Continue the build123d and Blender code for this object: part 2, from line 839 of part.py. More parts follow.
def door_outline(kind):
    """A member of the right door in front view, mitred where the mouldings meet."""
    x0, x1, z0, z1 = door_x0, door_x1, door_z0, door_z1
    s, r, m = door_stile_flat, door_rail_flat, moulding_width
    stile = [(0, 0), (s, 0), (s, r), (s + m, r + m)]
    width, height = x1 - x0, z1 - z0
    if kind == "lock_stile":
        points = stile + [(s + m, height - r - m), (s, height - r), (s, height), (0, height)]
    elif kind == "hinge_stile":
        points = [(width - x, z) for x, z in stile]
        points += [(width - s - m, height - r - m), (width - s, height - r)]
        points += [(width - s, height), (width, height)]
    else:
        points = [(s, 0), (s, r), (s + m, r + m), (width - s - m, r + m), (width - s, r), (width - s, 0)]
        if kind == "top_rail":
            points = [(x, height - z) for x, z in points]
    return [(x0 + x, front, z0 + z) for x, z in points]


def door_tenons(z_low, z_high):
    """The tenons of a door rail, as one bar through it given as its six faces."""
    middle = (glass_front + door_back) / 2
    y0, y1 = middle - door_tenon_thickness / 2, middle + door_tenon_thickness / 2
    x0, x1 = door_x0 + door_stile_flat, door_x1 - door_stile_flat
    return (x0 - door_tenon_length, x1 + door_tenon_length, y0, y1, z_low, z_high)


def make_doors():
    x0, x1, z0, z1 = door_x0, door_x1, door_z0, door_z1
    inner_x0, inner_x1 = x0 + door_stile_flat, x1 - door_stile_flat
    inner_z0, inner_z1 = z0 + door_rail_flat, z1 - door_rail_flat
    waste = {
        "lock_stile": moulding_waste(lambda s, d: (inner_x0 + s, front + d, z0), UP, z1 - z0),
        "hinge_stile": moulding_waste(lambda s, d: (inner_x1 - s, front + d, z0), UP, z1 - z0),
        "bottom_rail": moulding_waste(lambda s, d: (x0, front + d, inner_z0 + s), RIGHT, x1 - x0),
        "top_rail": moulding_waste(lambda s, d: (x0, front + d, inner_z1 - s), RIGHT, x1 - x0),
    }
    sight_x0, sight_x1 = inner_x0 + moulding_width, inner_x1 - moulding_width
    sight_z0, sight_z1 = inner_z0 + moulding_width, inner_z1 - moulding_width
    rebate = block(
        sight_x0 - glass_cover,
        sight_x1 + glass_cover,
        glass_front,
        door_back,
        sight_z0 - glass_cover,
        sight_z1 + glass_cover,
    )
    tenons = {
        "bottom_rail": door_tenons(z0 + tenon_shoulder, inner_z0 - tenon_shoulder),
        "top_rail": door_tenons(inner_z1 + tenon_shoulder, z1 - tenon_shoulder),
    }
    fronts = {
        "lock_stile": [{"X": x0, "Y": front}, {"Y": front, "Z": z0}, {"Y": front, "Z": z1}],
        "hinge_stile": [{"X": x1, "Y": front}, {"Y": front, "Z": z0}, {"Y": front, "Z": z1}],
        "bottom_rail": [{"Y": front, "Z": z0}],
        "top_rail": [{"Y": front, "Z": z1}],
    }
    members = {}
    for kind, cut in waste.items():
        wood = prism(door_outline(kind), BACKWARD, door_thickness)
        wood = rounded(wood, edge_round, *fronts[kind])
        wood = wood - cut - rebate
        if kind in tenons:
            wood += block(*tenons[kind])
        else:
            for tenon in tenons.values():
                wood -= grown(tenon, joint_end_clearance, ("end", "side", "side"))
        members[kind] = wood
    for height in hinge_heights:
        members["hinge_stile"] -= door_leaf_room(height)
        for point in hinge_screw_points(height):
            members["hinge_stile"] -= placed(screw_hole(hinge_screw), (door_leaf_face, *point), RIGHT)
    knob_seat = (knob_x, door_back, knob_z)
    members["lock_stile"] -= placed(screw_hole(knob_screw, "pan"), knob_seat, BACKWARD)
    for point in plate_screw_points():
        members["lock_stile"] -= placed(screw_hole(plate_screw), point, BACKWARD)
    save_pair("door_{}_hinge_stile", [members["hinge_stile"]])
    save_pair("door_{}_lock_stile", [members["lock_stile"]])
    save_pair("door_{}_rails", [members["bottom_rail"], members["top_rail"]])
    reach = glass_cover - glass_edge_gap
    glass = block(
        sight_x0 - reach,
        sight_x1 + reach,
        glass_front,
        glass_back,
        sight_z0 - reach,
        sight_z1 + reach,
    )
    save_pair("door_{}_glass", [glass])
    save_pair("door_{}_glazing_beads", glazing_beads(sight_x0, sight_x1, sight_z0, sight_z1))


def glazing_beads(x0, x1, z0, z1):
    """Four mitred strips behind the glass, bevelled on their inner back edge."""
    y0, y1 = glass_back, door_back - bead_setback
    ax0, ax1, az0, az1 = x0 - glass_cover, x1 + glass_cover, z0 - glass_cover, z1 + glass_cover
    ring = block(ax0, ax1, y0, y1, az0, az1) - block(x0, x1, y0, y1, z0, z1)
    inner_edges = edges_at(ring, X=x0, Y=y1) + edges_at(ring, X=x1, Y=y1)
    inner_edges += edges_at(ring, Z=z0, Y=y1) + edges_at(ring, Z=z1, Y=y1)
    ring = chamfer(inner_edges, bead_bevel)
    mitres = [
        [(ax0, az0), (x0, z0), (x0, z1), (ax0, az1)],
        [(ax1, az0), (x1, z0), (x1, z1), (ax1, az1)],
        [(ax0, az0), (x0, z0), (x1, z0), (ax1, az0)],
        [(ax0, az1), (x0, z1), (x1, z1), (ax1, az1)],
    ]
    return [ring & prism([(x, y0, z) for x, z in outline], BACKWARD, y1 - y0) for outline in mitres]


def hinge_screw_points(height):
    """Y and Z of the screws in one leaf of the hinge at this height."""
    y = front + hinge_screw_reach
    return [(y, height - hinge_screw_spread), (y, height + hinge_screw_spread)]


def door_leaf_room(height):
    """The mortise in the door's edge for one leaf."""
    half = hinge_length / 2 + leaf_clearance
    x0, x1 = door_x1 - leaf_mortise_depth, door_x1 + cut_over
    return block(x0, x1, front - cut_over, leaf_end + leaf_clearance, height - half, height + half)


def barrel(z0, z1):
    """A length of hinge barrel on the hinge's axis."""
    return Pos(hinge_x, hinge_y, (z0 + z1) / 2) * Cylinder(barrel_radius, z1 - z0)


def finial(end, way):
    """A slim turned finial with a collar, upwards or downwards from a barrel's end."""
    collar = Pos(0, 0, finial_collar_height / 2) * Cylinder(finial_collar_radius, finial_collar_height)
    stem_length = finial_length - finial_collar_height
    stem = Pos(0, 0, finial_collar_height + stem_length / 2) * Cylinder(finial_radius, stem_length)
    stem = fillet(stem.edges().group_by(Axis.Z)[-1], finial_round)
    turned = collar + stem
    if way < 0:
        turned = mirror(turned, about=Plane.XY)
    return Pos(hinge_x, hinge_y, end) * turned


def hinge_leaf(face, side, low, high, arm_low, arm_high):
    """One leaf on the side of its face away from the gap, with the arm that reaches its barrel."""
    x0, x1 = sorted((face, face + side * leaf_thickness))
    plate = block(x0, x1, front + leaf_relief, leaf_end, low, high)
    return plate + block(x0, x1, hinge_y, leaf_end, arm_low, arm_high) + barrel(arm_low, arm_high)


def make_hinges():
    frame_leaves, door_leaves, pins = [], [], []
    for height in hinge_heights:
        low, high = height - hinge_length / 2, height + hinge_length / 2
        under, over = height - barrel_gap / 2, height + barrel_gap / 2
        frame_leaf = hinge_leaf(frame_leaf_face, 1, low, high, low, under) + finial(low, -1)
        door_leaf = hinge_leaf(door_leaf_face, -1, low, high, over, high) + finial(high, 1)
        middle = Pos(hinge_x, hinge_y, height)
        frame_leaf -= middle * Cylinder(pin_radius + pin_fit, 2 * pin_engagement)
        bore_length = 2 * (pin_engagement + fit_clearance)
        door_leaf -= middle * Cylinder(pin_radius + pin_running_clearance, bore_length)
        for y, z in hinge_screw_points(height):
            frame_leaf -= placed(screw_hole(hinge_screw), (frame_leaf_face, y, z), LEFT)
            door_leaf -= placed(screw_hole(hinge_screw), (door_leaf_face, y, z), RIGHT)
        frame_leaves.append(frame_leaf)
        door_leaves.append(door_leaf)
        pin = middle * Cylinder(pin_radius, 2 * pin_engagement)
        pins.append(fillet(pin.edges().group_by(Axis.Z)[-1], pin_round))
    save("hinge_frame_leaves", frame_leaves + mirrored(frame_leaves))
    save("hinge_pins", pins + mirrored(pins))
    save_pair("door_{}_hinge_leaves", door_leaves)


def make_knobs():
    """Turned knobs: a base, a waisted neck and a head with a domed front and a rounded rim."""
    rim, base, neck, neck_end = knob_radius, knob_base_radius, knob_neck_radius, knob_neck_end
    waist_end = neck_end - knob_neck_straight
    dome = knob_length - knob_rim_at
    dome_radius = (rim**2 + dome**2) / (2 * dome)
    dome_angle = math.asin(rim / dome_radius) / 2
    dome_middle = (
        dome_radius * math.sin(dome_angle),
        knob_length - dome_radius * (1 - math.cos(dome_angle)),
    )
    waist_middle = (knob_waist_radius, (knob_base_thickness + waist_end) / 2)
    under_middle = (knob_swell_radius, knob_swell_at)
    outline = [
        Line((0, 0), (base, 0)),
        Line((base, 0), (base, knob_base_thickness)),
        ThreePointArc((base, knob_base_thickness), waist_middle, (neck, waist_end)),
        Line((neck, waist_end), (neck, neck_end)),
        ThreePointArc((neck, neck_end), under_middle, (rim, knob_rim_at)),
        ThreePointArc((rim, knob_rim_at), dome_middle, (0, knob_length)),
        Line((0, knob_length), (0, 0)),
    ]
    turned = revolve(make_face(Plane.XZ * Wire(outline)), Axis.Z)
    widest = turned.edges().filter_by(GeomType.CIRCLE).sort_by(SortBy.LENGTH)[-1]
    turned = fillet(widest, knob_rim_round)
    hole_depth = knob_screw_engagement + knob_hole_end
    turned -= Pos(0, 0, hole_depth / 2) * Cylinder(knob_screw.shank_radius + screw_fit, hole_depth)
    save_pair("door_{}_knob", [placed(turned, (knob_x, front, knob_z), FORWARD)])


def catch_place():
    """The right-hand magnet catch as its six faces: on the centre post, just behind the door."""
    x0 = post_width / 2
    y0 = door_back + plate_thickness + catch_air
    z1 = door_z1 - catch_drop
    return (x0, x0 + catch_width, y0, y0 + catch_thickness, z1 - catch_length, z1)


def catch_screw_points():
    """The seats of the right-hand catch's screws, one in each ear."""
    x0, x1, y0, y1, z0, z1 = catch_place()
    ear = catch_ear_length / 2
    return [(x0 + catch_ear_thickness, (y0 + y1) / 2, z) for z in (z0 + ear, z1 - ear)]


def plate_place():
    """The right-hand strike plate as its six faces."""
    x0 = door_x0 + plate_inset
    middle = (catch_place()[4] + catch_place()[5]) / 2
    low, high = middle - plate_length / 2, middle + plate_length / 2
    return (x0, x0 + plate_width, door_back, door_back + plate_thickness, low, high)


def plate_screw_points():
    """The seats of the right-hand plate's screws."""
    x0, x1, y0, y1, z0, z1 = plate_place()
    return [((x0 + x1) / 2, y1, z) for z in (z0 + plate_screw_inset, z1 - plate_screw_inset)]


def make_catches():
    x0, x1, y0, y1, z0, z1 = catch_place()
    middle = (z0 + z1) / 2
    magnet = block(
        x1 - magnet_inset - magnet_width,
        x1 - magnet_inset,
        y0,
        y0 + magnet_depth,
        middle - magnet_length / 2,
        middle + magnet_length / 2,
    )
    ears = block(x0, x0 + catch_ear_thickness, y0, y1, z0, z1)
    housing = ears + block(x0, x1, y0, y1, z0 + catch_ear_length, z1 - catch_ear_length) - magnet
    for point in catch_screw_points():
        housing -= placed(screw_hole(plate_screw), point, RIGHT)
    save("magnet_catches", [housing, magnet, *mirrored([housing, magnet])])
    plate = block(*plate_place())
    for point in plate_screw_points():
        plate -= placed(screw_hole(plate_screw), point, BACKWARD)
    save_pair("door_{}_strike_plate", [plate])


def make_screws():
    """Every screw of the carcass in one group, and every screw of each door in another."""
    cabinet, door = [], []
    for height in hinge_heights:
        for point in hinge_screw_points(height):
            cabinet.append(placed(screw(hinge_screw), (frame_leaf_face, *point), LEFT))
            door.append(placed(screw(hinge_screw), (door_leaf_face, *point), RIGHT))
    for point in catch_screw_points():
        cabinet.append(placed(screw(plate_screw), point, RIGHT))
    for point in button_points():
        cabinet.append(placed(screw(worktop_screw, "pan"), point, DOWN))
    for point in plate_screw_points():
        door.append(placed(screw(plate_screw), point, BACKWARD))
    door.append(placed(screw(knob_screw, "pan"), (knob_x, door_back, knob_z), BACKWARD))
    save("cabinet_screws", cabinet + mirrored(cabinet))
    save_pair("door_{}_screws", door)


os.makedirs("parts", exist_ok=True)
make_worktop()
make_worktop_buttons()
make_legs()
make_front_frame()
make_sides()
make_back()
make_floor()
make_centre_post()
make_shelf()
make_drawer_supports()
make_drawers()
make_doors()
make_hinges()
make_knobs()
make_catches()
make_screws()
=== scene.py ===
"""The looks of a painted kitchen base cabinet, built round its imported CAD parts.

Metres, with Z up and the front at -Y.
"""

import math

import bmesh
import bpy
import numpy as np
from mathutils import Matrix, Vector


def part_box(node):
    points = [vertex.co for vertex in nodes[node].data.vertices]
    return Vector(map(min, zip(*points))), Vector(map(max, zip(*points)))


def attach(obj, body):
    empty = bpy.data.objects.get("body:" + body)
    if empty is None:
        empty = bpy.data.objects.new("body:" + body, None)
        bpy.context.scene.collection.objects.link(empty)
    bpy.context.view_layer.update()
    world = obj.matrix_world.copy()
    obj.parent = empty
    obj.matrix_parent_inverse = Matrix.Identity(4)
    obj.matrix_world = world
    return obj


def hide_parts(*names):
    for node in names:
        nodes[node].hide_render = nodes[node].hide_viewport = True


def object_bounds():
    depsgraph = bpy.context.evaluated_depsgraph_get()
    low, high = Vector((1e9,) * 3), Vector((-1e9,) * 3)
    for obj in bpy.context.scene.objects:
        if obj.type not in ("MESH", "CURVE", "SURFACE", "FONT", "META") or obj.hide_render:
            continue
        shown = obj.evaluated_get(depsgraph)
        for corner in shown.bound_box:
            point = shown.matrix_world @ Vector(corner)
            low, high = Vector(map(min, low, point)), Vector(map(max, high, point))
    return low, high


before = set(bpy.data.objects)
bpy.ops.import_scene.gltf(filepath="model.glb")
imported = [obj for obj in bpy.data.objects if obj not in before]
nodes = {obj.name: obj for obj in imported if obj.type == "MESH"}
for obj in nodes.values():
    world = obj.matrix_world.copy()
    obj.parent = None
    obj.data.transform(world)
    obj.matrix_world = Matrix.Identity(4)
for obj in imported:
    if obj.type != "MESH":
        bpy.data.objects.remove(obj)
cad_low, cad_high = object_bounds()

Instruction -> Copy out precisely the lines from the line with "make_worktop_buttons()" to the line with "points = [vertex.co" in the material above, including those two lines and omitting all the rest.

Exercise solution ->
make_worktop_buttons()
make_legs()
make_front_frame()
make_sides()
make_back()
make_floor()
make_centre_post()
make_shelf()
make_drawer_supports()
make_drawers()
make_doors()
make_hinges()
make_knobs()
make_catches()
make_screws()
=== scene.py ===
"""The looks of a painted kitchen base cabinet, built round its imported CAD parts.

Metres, with Z up and the front at -Y.
"""

import math

import bmesh
import bpy
import numpy as np
from mathutils import Matrix, Vector


def part_box(node):
    points = [vertex.co for vertex in nodes[node].data.vertices]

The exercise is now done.